6. The carburetor as set forth in claim 4 wherein the top surface of the carburetor body defines a circular groove disposed concentrically about the throttle hole, and wherein the resilient seal is an O-ring seated within the circular groove.

7. The carburetor as set forth in claim 6 wherein the bracket, the cylinder, the pin, the plurality of spacers and the carburetor body are metallic and the lid plate is plastic.

8. The carburetor as set forth in claim 7 wherein the circular seal has a resilient member engaging the throttle shaft and a reinforcement metallic sleeve engaging the lid plate.

9. The carburetor as set forth in claim 8 wherein the plurality of spacers are unitary to the carburetor body.

10. The carburetor as set forth in claim 9 further comprising a plurality of fasteners, each one of the plurality of fasteners engaging a respective one of the spacers to the bracket.

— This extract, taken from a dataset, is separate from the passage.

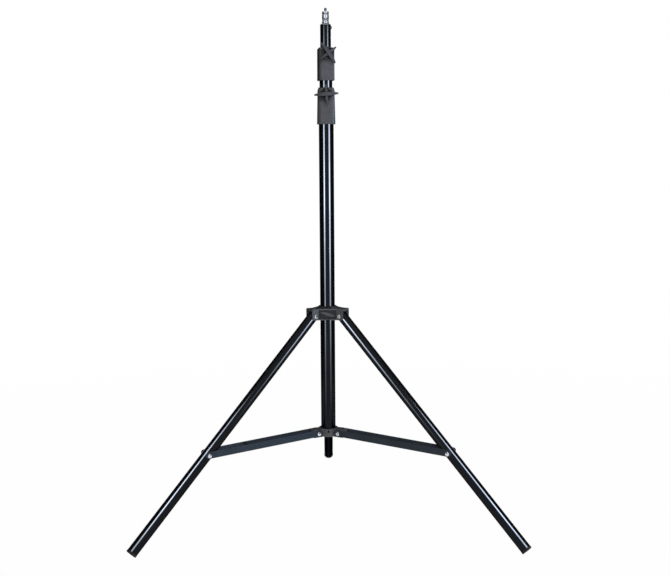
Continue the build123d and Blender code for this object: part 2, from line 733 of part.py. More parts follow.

11. The carburetor as set forth in claim 10 wherein the plurality of fasteners are bolts engaged threadably to the carburetor body through the bracket and each respective one of the plurality of spacers.

12. The carburetor as set forth in claim 11 wherein the bracket is diecast-molded of a metal selected from the group consisting of an aluminum alloy and a zinc alloy.

13. The carburetor as set forth in claim 12 wherein the base portion of the lid plate has a plurality of notches, each one of the plurality of notches indexing about each respective one of the plurality of spacers of the carburetor body.